Posted on 21 Sep 2005 at 10:52

Intel, the world's biggest chip manufacturer is turning its attention to reducing the power consumption on its new 65nm production process. By improving the design and manufacturing processes at the transistor level, the company says that power leakage from transistors can be reduced by up to 1,000 times.

Heat and power wastage has always been a problem with chip design. As processors have become ever smaller with transistors packed in ever-denser numbers, the amount of heat generated per centimetre has continued to rise. Over the years, various strategies have been tried. Reducing the chip size itself helps, as it requires less power to drive the circuit. Also, various cooling units are used - often many times the size of the processor packaging itself.

However, cooling units are of less use in portable devices like today's notebooks where customers demand performance, extended battery life and portability as well as the new generation of 'blade' servers where ultra thin units are packed into racks in server rooms.

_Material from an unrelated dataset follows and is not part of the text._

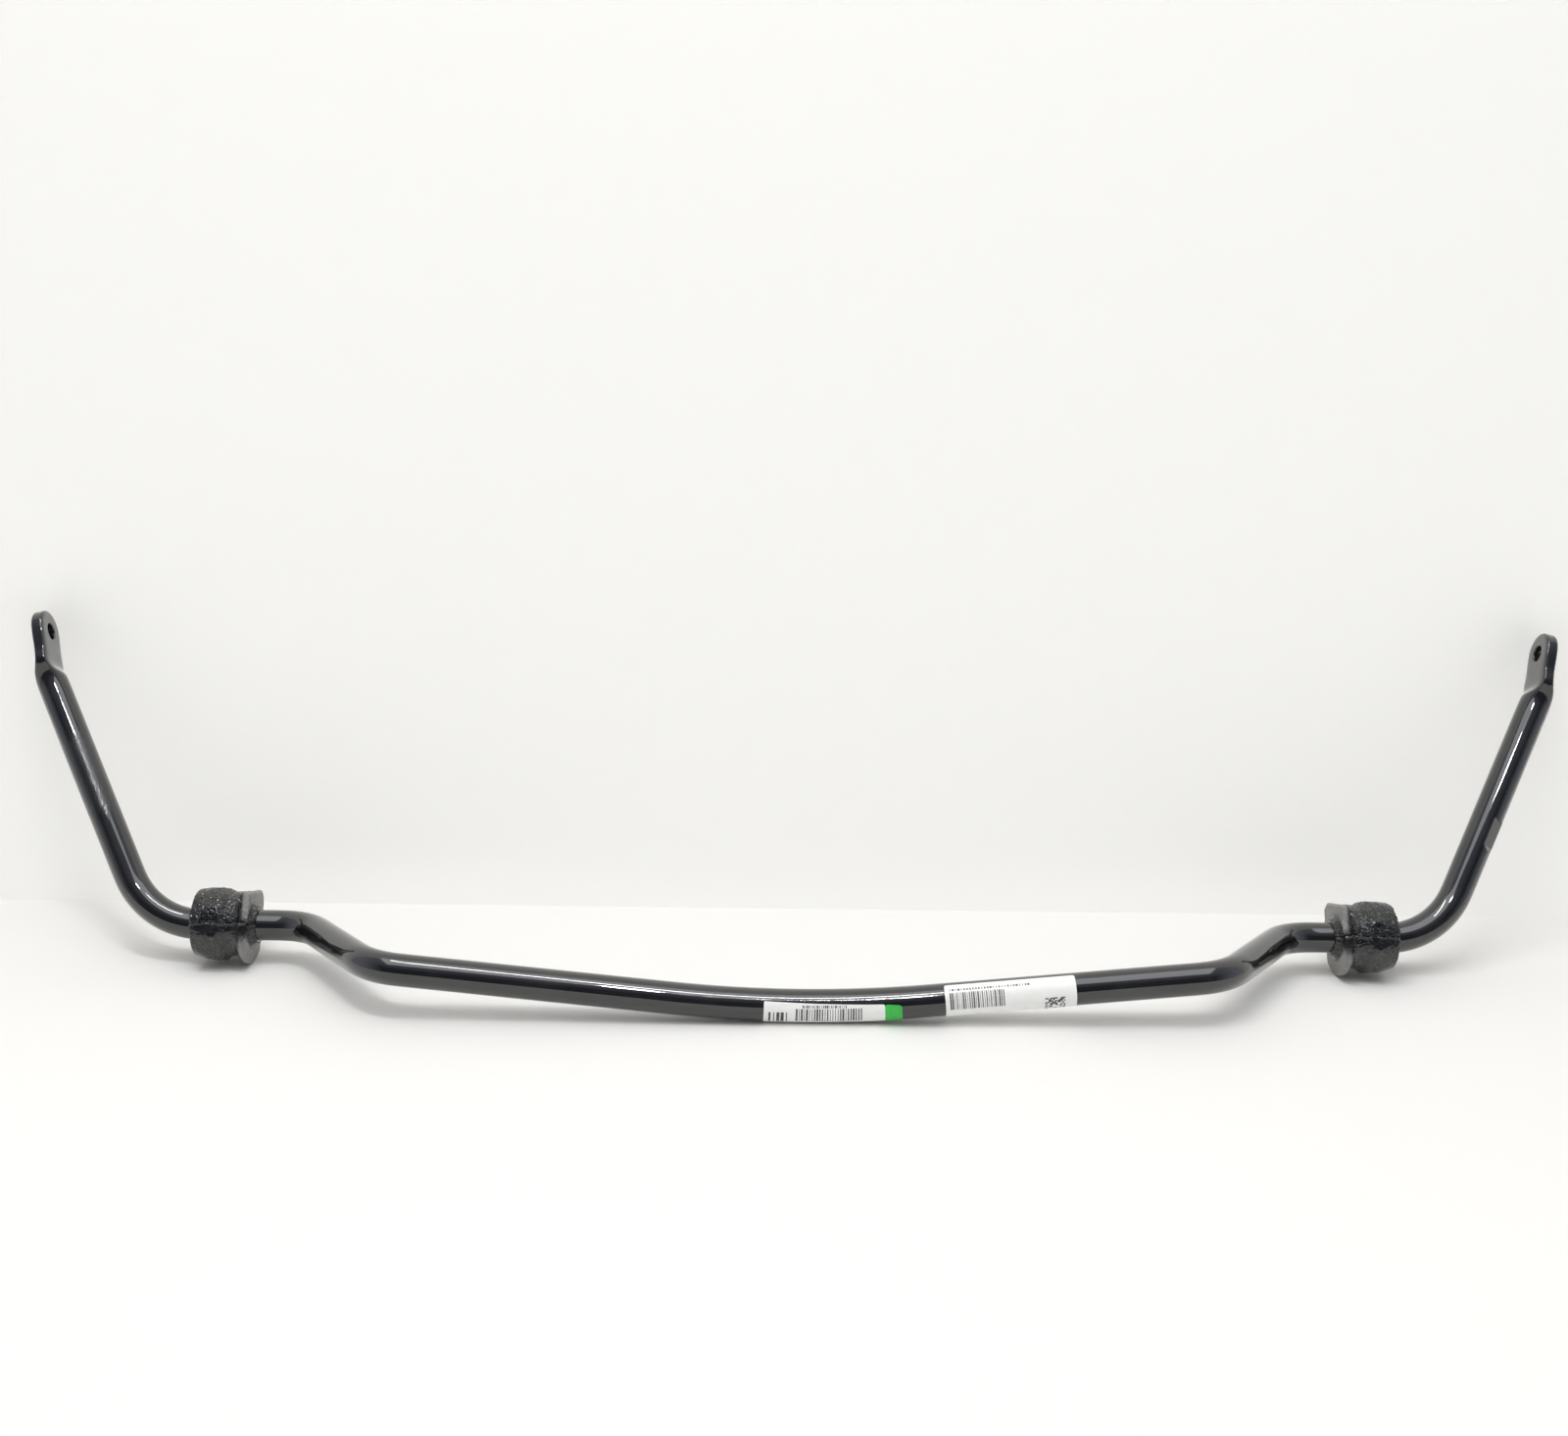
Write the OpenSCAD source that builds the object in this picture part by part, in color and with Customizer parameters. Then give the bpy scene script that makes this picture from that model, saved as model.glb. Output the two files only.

Intel is now focussing on the transistor itself to reduce the heat wastage and has identified three main areas for improvement: sub-threshold leakage where a transistor leaks heat even in the 'off' state, junction leakage between the different semiconductor substances and leakage at the gate oxide, the insulating layer that separates the gate and substrate.

The improvements will be built into the new low power 65nm process under development at Intel. The 65nm process features a new strained silicon technology, eight high-speed copper interconnect layers and a low-k dielectric material and will feature transistors measuring only 35nm in gate length. Intel says that the 65nm processes will double the number of transistors it can build on a single chip above the current 90nm manufacturing.